_STATED GOAL_
Write out the material below again, unchanged.

_INFORMATION PROVIDED_
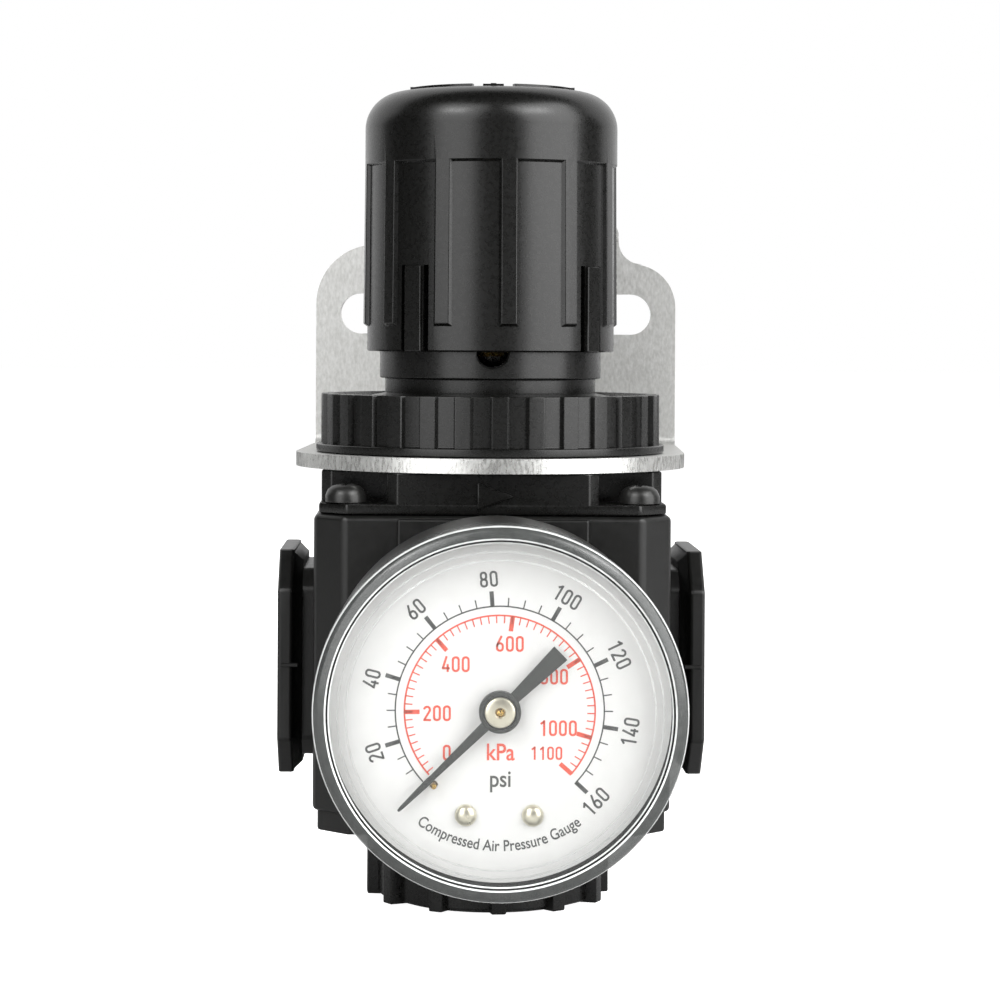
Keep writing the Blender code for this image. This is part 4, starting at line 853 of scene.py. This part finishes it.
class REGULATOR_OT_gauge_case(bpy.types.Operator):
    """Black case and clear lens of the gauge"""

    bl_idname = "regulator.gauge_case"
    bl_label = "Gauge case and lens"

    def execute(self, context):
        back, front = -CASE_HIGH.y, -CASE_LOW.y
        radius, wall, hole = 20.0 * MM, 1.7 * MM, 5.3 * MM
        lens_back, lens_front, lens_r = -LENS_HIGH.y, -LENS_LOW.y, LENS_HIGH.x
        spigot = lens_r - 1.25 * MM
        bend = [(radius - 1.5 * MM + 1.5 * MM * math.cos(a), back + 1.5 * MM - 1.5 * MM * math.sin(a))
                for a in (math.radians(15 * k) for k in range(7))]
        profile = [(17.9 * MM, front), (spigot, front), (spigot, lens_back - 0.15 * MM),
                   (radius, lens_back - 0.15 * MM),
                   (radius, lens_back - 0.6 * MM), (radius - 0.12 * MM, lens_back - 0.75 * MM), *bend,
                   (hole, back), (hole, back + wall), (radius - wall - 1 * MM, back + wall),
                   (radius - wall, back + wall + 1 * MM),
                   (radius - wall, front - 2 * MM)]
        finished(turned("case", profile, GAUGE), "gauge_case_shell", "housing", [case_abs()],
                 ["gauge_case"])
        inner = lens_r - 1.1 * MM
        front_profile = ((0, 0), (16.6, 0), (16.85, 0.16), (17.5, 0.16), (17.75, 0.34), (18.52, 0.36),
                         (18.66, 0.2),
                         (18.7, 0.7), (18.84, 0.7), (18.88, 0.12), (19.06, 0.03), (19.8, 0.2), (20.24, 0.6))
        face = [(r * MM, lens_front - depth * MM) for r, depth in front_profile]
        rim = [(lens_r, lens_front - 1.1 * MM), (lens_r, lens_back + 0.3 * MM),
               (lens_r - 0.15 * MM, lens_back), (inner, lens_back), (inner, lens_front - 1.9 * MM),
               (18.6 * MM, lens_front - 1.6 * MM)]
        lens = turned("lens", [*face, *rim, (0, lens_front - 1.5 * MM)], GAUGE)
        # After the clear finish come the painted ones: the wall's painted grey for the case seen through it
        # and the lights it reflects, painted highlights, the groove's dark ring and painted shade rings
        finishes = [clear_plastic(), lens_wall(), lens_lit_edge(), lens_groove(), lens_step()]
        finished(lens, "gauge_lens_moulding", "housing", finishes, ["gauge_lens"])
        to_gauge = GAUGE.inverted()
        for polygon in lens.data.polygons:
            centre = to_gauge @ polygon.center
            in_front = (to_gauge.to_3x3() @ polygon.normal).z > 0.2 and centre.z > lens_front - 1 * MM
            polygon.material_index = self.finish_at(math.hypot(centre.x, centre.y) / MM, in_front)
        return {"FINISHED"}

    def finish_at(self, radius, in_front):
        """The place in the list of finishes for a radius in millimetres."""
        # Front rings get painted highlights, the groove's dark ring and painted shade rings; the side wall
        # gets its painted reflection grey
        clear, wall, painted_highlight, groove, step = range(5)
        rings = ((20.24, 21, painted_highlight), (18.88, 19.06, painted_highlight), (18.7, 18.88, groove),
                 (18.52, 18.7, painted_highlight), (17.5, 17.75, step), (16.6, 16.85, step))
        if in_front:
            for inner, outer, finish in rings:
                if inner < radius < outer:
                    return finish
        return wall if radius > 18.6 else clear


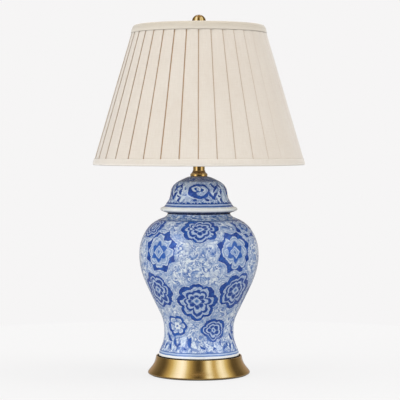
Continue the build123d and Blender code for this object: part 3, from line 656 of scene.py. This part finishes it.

_FULL SOLUTION_
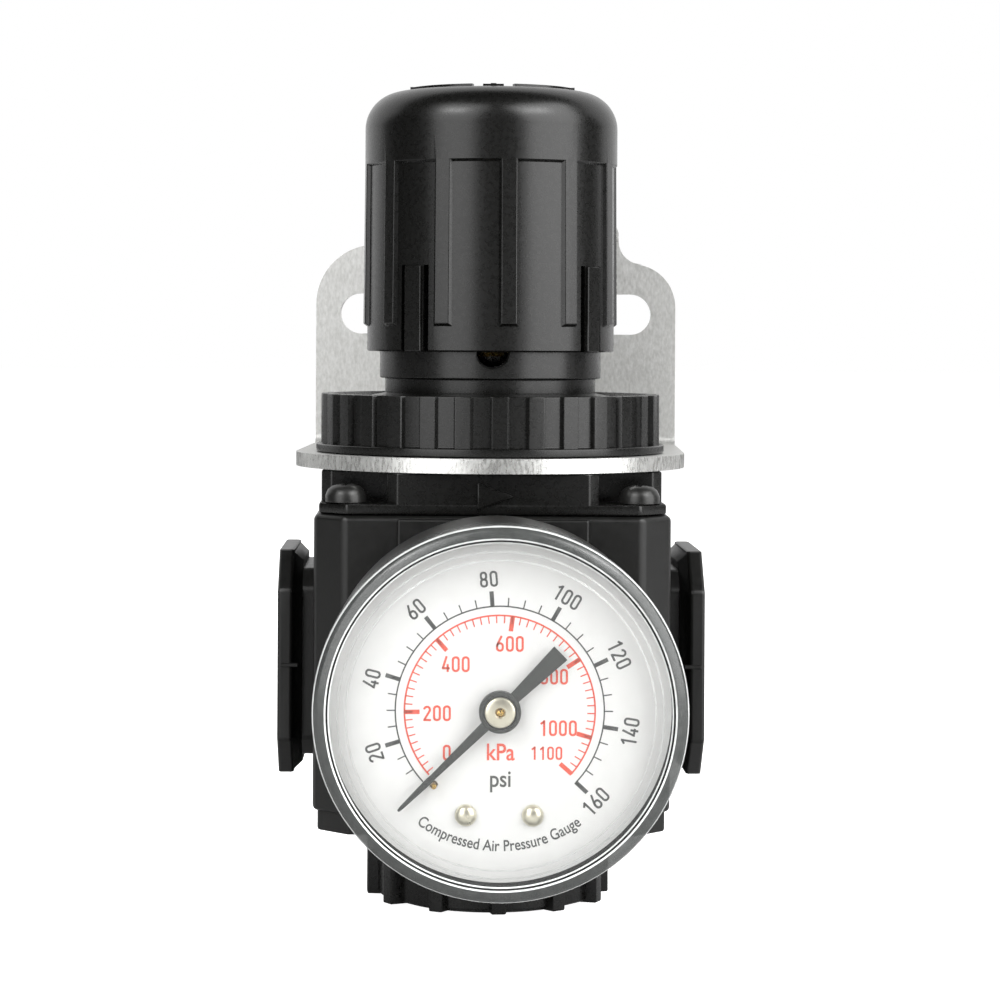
Keep writing the Blender code for this image. This is part 4, starting at line 853 of scene.py. This part finishes it.
class REGULATOR_OT_gauge_case(bpy.types.Operator):
    """Black case and clear lens of the gauge"""

    bl_idname = "regulator.gauge_case"
    bl_label = "Gauge case and lens"

    def execute(self, context):
        back, front = -CASE_HIGH.y, -CASE_LOW.y
        radius, wall, hole = 20.0 * MM, 1.7 * MM, 5.3 * MM
        lens_back, lens_front, lens_r = -LENS_HIGH.y, -LENS_LOW.y, LENS_HIGH.x
        spigot = lens_r - 1.25 * MM
        bend = [(radius - 1.5 * MM + 1.5 * MM * math.cos(a), back + 1.5 * MM - 1.5 * MM * math.sin(a))
                for a in (math.radians(15 * k) for k in range(7))]
        profile = [(17.9 * MM, front), (spigot, front), (spigot, lens_back - 0.15 * MM),
                   (radius, lens_back - 0.15 * MM),
                   (radius, lens_back - 0.6 * MM), (radius - 0.12 * MM, lens_back - 0.75 * MM), *bend,
                   (hole, back), (hole, back + wall), (radius - wall - 1 * MM, back + wall),
                   (radius - wall, back + wall + 1 * MM),
                   (radius - wall, front - 2 * MM)]
        finished(turned("case", profile, GAUGE), "gauge_case_shell", "housing", [case_abs()],
                 ["gauge_case"])
        inner = lens_r - 1.1 * MM
        front_profile = ((0, 0), (16.6, 0), (16.85, 0.16), (17.5, 0.16), (17.75, 0.34), (18.52, 0.36),
                         (18.66, 0.2),
                         (18.7, 0.7), (18.84, 0.7), (18.88, 0.12), (19.06, 0.03), (19.8, 0.2), (20.24, 0.6))
        face = [(r * MM, lens_front - depth * MM) for r, depth in front_profile]
        rim = [(lens_r, lens_front - 1.1 * MM), (lens_r, lens_back + 0.3 * MM),
               (lens_r - 0.15 * MM, lens_back), (inner, lens_back), (inner, lens_front - 1.9 * MM),
               (18.6 * MM, lens_front - 1.6 * MM)]
        lens = turned("lens", [*face, *rim, (0, lens_front - 1.5 * MM)], GAUGE)
        # After the clear finish come the painted ones: the wall's painted grey for the case seen through it
        # and the lights it reflects, painted highlights, the groove's dark ring and painted shade rings
        finishes = [clear_plastic(), lens_wall(), lens_lit_edge(), lens_groove(), lens_step()]
        finished(lens, "gauge_lens_moulding", "housing", finishes, ["gauge_lens"])
        to_gauge = GAUGE.inverted()
        for polygon in lens.data.polygons:
            centre = to_gauge @ polygon.center
            in_front = (to_gauge.to_3x3() @ polygon.normal).z > 0.2 and centre.z > lens_front - 1 * MM
            polygon.material_index = self.finish_at(math.hypot(centre.x, centre.y) / MM, in_front)
        return {"FINISHED"}

    def finish_at(self, radius, in_front):
        """The place in the list of finishes for a radius in millimetres."""
        # Front rings get painted highlights, the groove's dark ring and painted shade rings; the side wall
        # gets its painted reflection grey
        clear, wall, painted_highlight, groove, step = range(5)
        rings = ((20.24, 21, painted_highlight), (18.88, 19.06, painted_highlight), (18.7, 18.88, groove),
                 (18.52, 18.7, painted_highlight), (17.5, 17.75, step), (16.6, 16.85, step))
        if in_front:
            for inner, outer, finish in rings:
                if inner < radius < outer:
                    return finish
        return wall if radius > 18.6 else clear


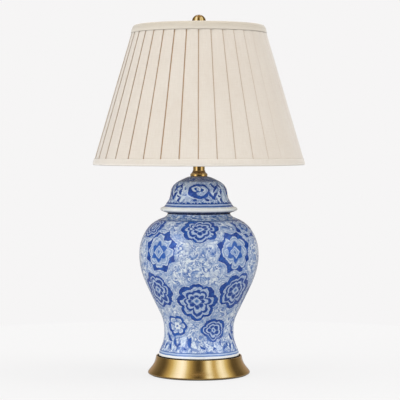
Continue the build123d and Blender code for this object: part 3, from line 656 of scene.py. This part finishes it.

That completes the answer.